### Modeling code records
---------------
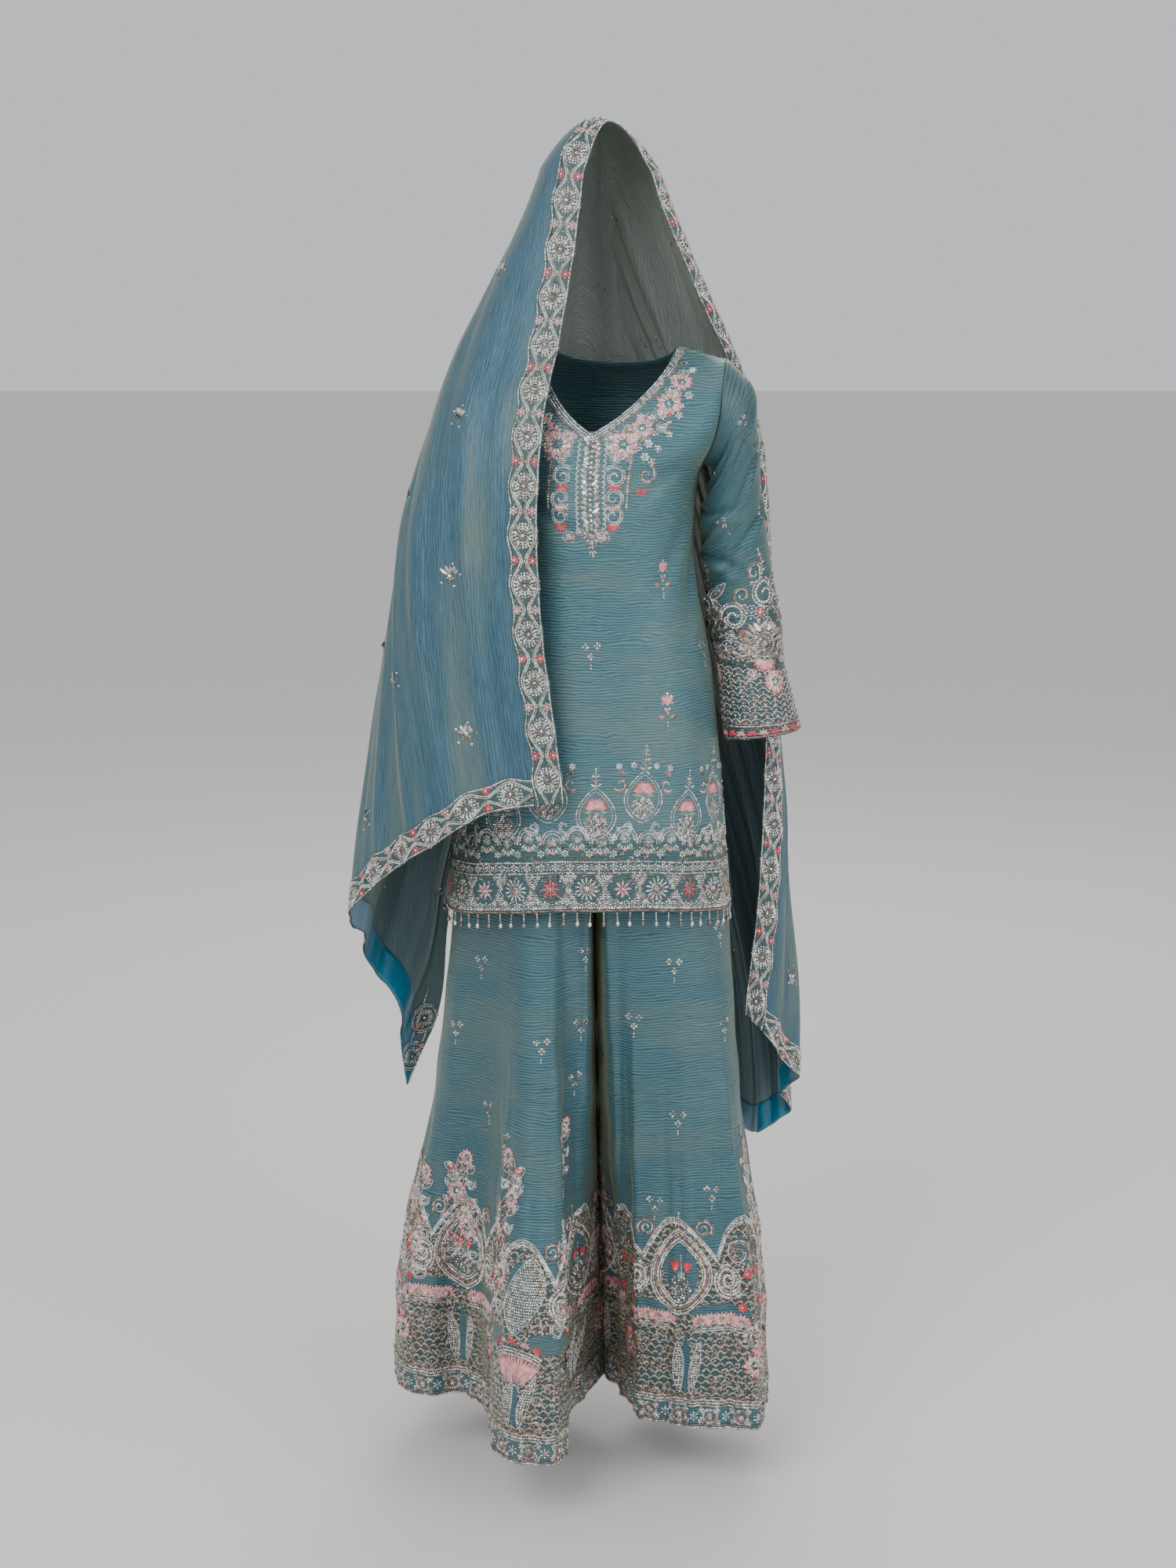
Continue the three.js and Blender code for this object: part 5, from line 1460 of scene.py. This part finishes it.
def kurti_hem_work(work, cloth, reach):
    centres = [5 + 61.5 * k for k in range(-4, 5)]
    high = [(u, 148, 0, 1) for u in centres[1::2]]
    low = [(u, 126, 0, 1) for u in centres[0::2]]
    work.lay(cloth, ogee(50, 66), high + low)
    work.lay(cloth, moved(finial(30), 0, 34), high)
    work.lay(cloth, moved(finial(22), 0, 34), low)
    beside = join(
        moved(scroll(9, 0.9), 31, 16),
        moved(WHITE_FLOWER, 34, 38),
        moved(WHITE_FLOWER, 15, 40),
        moved(bud(7, "rose"), 30, 28),
    )
    work.lay(cloth, both_ways(beside), high)
    work.lay(cloth, both_ways(moved(scroll(9, 1.0, ("white", "white")), 21, -38)), high)
    arch = join(
        on_path(arc(15, 17, 0, 180), "silver", 3.0, 3.4, 3.0, 1.5),
        on_path(arc(11.5, 13, 0, 180), "white", 2.8, 3.0, 2.0, 1.2),
        moved(burst(6.5), 0, 3),
        both_ways(moved(petals(0, 9, 3, "green", 2.2, sweep=70), 6, -13, -35)),
        petals(6, 14, 5, "white", 2.2, start=-90, sweep=100),
        moved(petals(0, 7, 3, "pink", 2.6, sweep=80), 0, -14),
    )
    arches = np.arange(reach[0] + 20, reach[-1] - 12, 30.75)
    work.lay(cloth, arch, [(u, 88 + 5 * (n % 2), 0, 1) for n, u in enumerate(arches)])
    work.lay(cloth, moved(SMALL_FLOWER, size=1.3), [(u + 15.4, 96, 0, 1) for u in arches])
    work.lay(cloth, moved(WHITE_FLOWER, size=1.2), [(u + 15.4, 76, 0, 1) for u in arches])
    for up, kind, long, wide in KURTI_HEM_LINES:
        work.run(cloth, reach, up, kind, long - 0.1, long, wide, 1.5)
    flowers = np.arange(reach[0] + 5, reach[-1] - 3, 9.2)
    for n, u in enumerate(flowers):
        head = moved((WHITE_FLOWER, SMALL_FLOWER)[n % 2], size=1.35)
        work.lay(cloth, head, [(u, 58, 0, 1), (u + 4, 10, 0, 1)])
    cluster = join(*[moved(SMALL_FLOWER, x, y, size=1.1) for x, y in CLUSTER_PLACES])
    for n, u in enumerate(np.arange(reach[0] + 16, reach[-1] - 10, 23)):
        motif = (star(12.5, "red"), starburst(15.5), star(12.5, "pink"), starburst(15.5))[n // 2 % 4]
        if n % 2:
            work.lay(cloth, cluster, [(u, 46, 0, 1), (u, 15, 180, 1)])
        else:
            work.lay(cloth, motif, [(u, 30, 0, 1)])


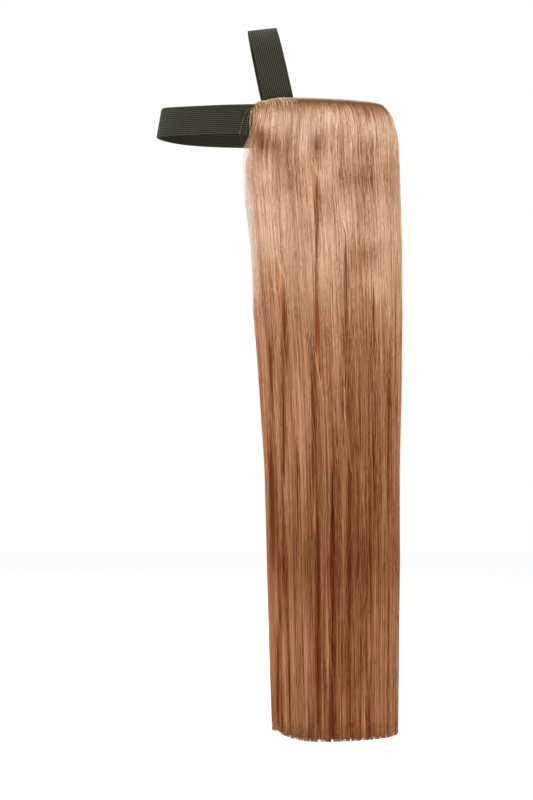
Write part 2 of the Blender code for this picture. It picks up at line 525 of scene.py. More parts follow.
def new_material(name: str) -> tuple[bpy.types.Material, NodeWork, bpy.types.Node]:
    """An empty material with its shader in place.

    Args:
        name: the material's name.

    Returns:
        The material, its node work and its Principled shader.
    """
    material = bpy.data.materials.new(name)
    material.use_nodes = True
    work = NodeWork(material.node_tree)
    shader = material.node_tree.nodes["Principled BSDF"]
    return material, work, shader


def new_group(name: str, inputs: dict[str, object], outputs: dict[str, str]) -> tuple[NodeWork, bpy.types.Node, bpy.types.Node]:
    """A shader node group with named sockets.

    Args:
        name: the group's name.
        inputs: each input's name and its value, a number, a colour or None for a vector.
        outputs: each output's name and its socket type.

    Returns:
        The group's node work, its input node and its output node.
    """
    group = bpy.data.node_groups.new(name, "ShaderNodeTree")
    for key, value in inputs.items():
        kind = "NodeSocketVector" if value is None else "NodeSocketColor" if isinstance(value, tuple) else "NodeSocketFloat"
        socket = group.interface.new_socket(name=key, in_out="INPUT", socket_type=kind)
        if value is not None:
            socket.default_value = value
    for key, kind in outputs.items():
        group.interface.new_socket(name=key, in_out="OUTPUT", socket_type=kind)
    work = NodeWork(group)
    return work, work.add("NodeGroupInput"), work.add("NodeGroupOutput")


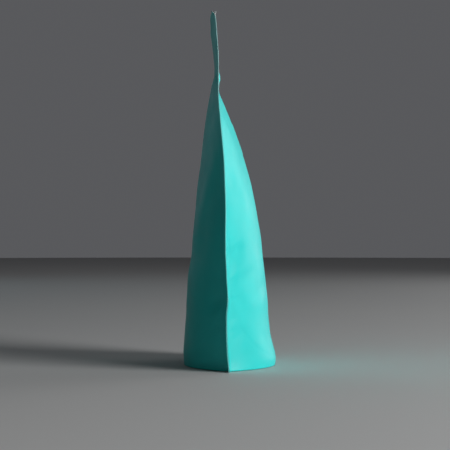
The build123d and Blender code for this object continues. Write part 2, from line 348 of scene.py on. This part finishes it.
CREASE_BOW = 0.05       # a crease bows sideways by this part of its length,
CREASE_IN, CREASE_OUT = (-0.15, 0.3), (0.7, 1.15)   # and fades in and out over these parts of it
SHOULDER = 0.3          # height of its shoulders for a depth of 1,
SHOULDER_AT = 2.0       # this many widths from its middle

# Swells: how many, the farthest s, and the ranges of z, radius and rise
BEAN_SWELLS = (90, 44, (8, 104), (3.5, 7.0), (0.3, 1.0))
BROAD_SWELLS = (16, 40, (14, 96), (9, 15), (-2.4, 2.4))
LUMP_HEIGHT = 0.07      # how much of each swell shows on the film
LUMP_MEAN = 0.8         # taken off every swell, so that the film goes in as well as out
LUMP_EDGE = (2, 14)     # they grow over this width inside the seam,
LUMP_START, LUMP_STOP = (6, 16), (96, 110)      # and over these heights

PUCKER_PERIODS = (3.1, 4.7, 7.3)
PUCKER_HEIGHT = 0.045
PUCKER_SLANT = 0.25
PUCKER_AT, PUCKER_WIDTH = 3.0, 3.4      # inside the seam
PUCKER_CHANGES = (9.7, 5.3)             # how slowly they get weaker and stronger along the seal
PUCKER_START, PUCKER_STOP = (3, 10), (124, 132)

FRONT_SEEDS, REAR_SEEDS = (11, 3), (23, 8)      # for the swells and the puckers


def crease(s, z, start, end, depth, width):
    """A soft valley between two points of the film, with low shoulders; a negative depth is a ridge."""
    (sa, za), (sb, zb) = start, end
    length = math.hypot(sb - sa, zb - za)
    ds, dz = (sb - sa) / length, (zb - za) / length
    along = ((s - sa) * ds + (z - za) * dz) / length
    off = (s - sa) * dz - (z - za) * ds
    off = off + CREASE_BOW * length * np.sin(math.pi * np.clip(along, 0, 1))
    fade = ease(*CREASE_IN, along) * (1 - ease(*CREASE_OUT, along))
    aside = SHOULDER_AT * width
    valley = bump(off, 0, width) - SHOULDER * (bump(off, aside, width) + bump(off, -aside, width))
    return -depth * fade * valley


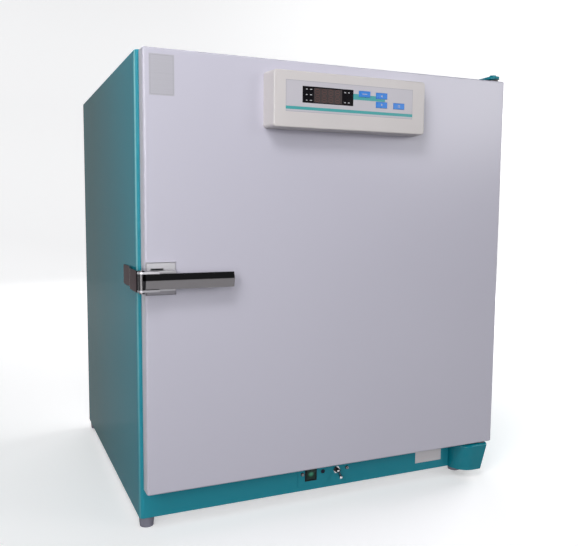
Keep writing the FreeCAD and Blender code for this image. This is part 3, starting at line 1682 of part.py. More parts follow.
SUB_PARTS = (
    case_shell, front_frame, chamber_liner, insulation, inner_sheets, rear_panel, feet, fan_baffle,
    fan, heater, motor, racks_and_shelves, sensors_and_vent, cable_gland, door_shell, door_inside,
    hinges, control_housing, control_inside, latch_base, latch_lever, keeper, control_plate,
    rocker_switch, reset_button, toggle_switch, power_parts,
)

NODES = (
    "case_shell", "front_frame", "chamber_liner", "insulation_wrap", "insulation_back",
    "inner_rear_wall", "base_ceiling", "base_pan", "rear_panel", "rear_panel_screws", "feet",
    "fan_baffle", "fan_wheel", "fan_shaft", "heater", "motor_strap", "fan_motor",
    "shelf_rack_left", "shelf_rack_right", "shelf_lower", "shelf_middle", "shelf_upper",
    "temperature_probe", "safety_bulb", "vent_pipe", "cable_gland",
    "door_shell", "door_insulation", "door_liner", "door_liner_screws", "door_gasket",
    "hinge_bushes", "top_hinge_bracket", "hinge_bolt", "lower_hinge_block", "hinge_pin",
    "control_housing", "membrane_overlay", "display_window", "display_module", "circuit_board",
    "mode_key", "up_key", "down_key", "start_key",
    "latch_base", "latch_pin", "latch_lever", "latch_keeper",
    "control_plate", "control_plate_screws", "rocker_housing", "rocker",
    "thermostat_body", "reset_button", "toggle_housing", "toggle_nut", "toggle_lever",
    "power_module", "terminal_block",
)


def write_parts():
    """Checks every object and writes each node's solids to its own file."""
    doc.recompute()
    failed = [one.Label for one in doc.Objects if {"Invalid", "Error"} & set(one.State)]
    if failed:
        raise RuntimeError(f"these objects failed: {failed}")
    os.makedirs("parts", exist_ok=True)
    for node in NODES:
        part = doc.getObjectsByLabel(node)[0]
        if part.Shape.isNull() or not part.Shape.isValid() or not part.Shape.Solids:
            raise RuntimeError(f"{node} has no valid shape")
        part.Shape.exportStep(os.path.join("parts", f"{node}.step"))
        print(node, len(part.Shape.Solids), "solids,", round(part.Shape.Volume), "mm3")


for make in SUB_PARTS:
    make()
write_parts()
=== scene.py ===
"""Looks of the dry heat sterilizer: finishes, printed panel, screws, plates, floor, lights and camera."""

import math

import bmesh
import bpy
from mathutils import Euler, Matrix, Vector


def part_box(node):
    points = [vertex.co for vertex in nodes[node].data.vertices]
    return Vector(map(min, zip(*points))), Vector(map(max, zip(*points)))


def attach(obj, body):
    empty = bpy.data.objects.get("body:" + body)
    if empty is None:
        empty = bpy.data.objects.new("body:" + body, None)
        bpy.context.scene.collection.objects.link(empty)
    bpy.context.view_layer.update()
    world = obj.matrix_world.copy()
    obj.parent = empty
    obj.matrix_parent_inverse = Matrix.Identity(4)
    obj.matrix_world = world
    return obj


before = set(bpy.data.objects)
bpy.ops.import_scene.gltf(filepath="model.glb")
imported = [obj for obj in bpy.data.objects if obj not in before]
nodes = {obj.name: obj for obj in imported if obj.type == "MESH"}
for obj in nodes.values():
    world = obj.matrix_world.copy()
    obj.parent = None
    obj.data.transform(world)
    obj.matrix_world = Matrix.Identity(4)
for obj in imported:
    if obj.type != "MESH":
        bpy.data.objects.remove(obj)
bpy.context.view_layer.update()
MM = 0.001

CASE_LOW, CASE_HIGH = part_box("case_shell")
DOOR_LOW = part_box("door_shell")[0]
OVERLAY_LOW, OVERLAY_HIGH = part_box("membrane_overlay")
WINDOW_LOW, WINDOW_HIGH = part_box("display_window")


def spot(x, y, z):
    """A place in millimetres from the case's lower left front corner."""
    return Vector(CASE_LOW) + Vector((x, y, z)) * MM


def darker(color, share):
    """The colour with each part brought down to a share of itself."""
    return tuple(part * share for part in color)


def paler(color, share, extra=0.0):
    """The colour with each part brought up, to full white at most."""
    return tuple(min(1, part * share + extra) for part in color)


# ---- materials

# where the case's side faces carry painted shade and sheen and its upright front bends a painted highlight,
# from its front, its sides and its bottom
SIDE_SHADE_START, SIDE_SHADE_END, SIDE_SHADE_SHARE = 8 * MM, 400 * MM, 0.6
SIDE_FACE = 0.5 * MM, 4 * MM
HIGHLIGHT_OUTER = 0.12 * MM, 0.4 * MM
HIGHLIGHT_INNER = 1.1 * MM, 2.6 * MM
HIGHLIGHT_DEPTH = 4 * MM, 7 * MM
HIGHLIGHT_HEIGHTS = 80 * MM, 400 * MM
HIGHLIGHT_SHARE, HIGHLIGHT_LOW_SHARE = 0.85, 0.35

# painted shade on the latch's base: the lever's shadow below it and a dark line in the crease over the
# upper ear
SHADOW_BELOW_LEVER = 8 * MM
SHADE_LINE_DROP, SHADE_LINE_ASIDE = 0.6 * MM, 21 * MM
SHADE_LINE_THICK = 1 * MM, 1.6 * MM
SHADE_LINE_LONG = 8 * MM, 10.5 * MM

# painted dark reflection on the plating: the hook's outer side, the lever's root and the keeper's lip
PAINTED_DARK_REFLECTION = (0.010, 0.010, 0.012)
DARK_REFLECTION_SHARE = 0.95
HOOK_SIDE = 0.9 * MM, 1.4 * MM
ROOT_ASIDE, ROOT_HALF = 7.3 * MM, (1.8 * MM, 2.4 * MM)
LIP = 1.5 * MM, 2.7 * MM


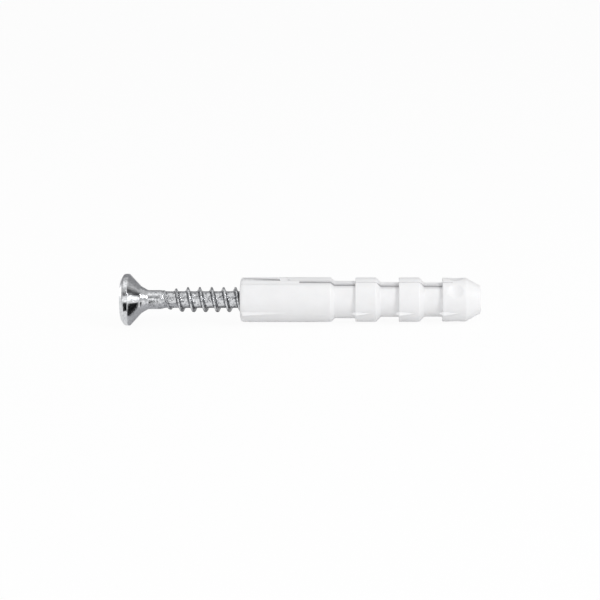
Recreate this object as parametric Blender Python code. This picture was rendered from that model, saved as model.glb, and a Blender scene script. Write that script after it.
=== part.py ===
"""Wall plug with its countersunk screw started in the mouth, lying on its side.

Both pieces are modelled along +X, with X = 0 at the plug's mouth, the screw's head towards -X
and the plug's nose towards +X. An empty then lays the pair down: the rim of the head and the
tip block of the plug touch the ground together, and the middle of the ground print is the origin.
Round shapes have a flat facing straight down, so that the pair rests on those flats.
All sizes are in metres. Angles round the axis start at straight up and turn towards the viewer's
side, which is -Y.
"""
import math
from itertools import product

import bmesh
import bpy
from mathutils import Matrix, Vector

# The screw: 4.5 x 40 countersunk wood screw, bright zinc plated
SCREW_LENGTH = 0.0400
HEAD_DIAMETER = 0.0087
HEAD_BEVEL_LENGTH = 0.0005
HEAD_BEVEL_DEPTH = 0.00076
HEAD_LAND = 0.00088
HEAD_CONE_ANGLE = math.radians(94.0)
HEAD_NECK_DIAMETER = 0.0043
HEAD_NECK_CURVE = 0.0017
SHANK_DIAMETER = 0.0032
SHANK_LENGTH = 0.0070
CORE_DIAMETER = 0.0027
CORE_SHOULDER = 0.0005
POINT_LENGTH = 0.0050
POINT_DIAMETER = 0.0003

# Its coarse single-start thread
THREAD_DIAMETER = 0.0042
THREAD_PITCH = 0.0020
THREAD_ANGLE = math.radians(50.0)
THREAD_CREST = 0.0002
THREAD_RUN_IN_TURNS = 2.0
THREAD_RUN_OUT = 0.0006
THREAD_START_ANGLE = math.radians(225.0)
THREAD_SINK = 0.00015

# The cross recess in the head
RECESS_DIAMETER = 0.0046
RECESS_DEPTH = 0.0026
RECESS_WING = 0.00086
RECESS_ROOT = 0.00125
RECESS_FLOOR_SHARE = 0.42
RECESS_POINT = 0.0005
RECESS_POINT_SHARE = 0.10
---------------
Reproduce, without alteration, solely the lines beginning at the line that includes "bpy.context.scene.collection.objects.link(empty)" and ending at the line that includes "# ---- materials", both lines included.

        bpy.context.scene.collection.objects.link(empty)
    bpy.context.view_layer.update()
    world = obj.matrix_world.copy()
    obj.parent = empty
    obj.matrix_parent_inverse = Matrix.Identity(4)
    obj.matrix_world = world
    return obj


before = set(bpy.data.objects)
bpy.ops.import_scene.gltf(filepath="model.glb")
imported = [obj for obj in bpy.data.objects if obj not in before]
nodes = {obj.name: obj for obj in imported if obj.type == "MESH"}
for obj in nodes.values():
    world = obj.matrix_world.copy()
    obj.parent = None
    obj.data.transform(world)
    obj.matrix_world = Matrix.Identity(4)
for obj in imported:
    if obj.type != "MESH":
        bpy.data.objects.remove(obj)
bpy.context.view_layer.update()
MM = 0.001

CASE_LOW, CASE_HIGH = part_box("case_shell")
DOOR_LOW = part_box("door_shell")[0]
OVERLAY_LOW, OVERLAY_HIGH = part_box("membrane_overlay")
WINDOW_LOW, WINDOW_HIGH = part_box("display_window")


def spot(x, y, z):
    """A place in millimetres from the case's lower left front corner."""
    return Vector(CASE_LOW) + Vector((x, y, z)) * MM


def darker(color, share):
    """The colour with each part brought down to a share of itself."""
    return tuple(part * share for part in color)


def paler(color, share, extra=0.0):
    """The colour with each part brought up, to full white at most."""
    return tuple(min(1, part * share + extra) for part in color)


# ---- materials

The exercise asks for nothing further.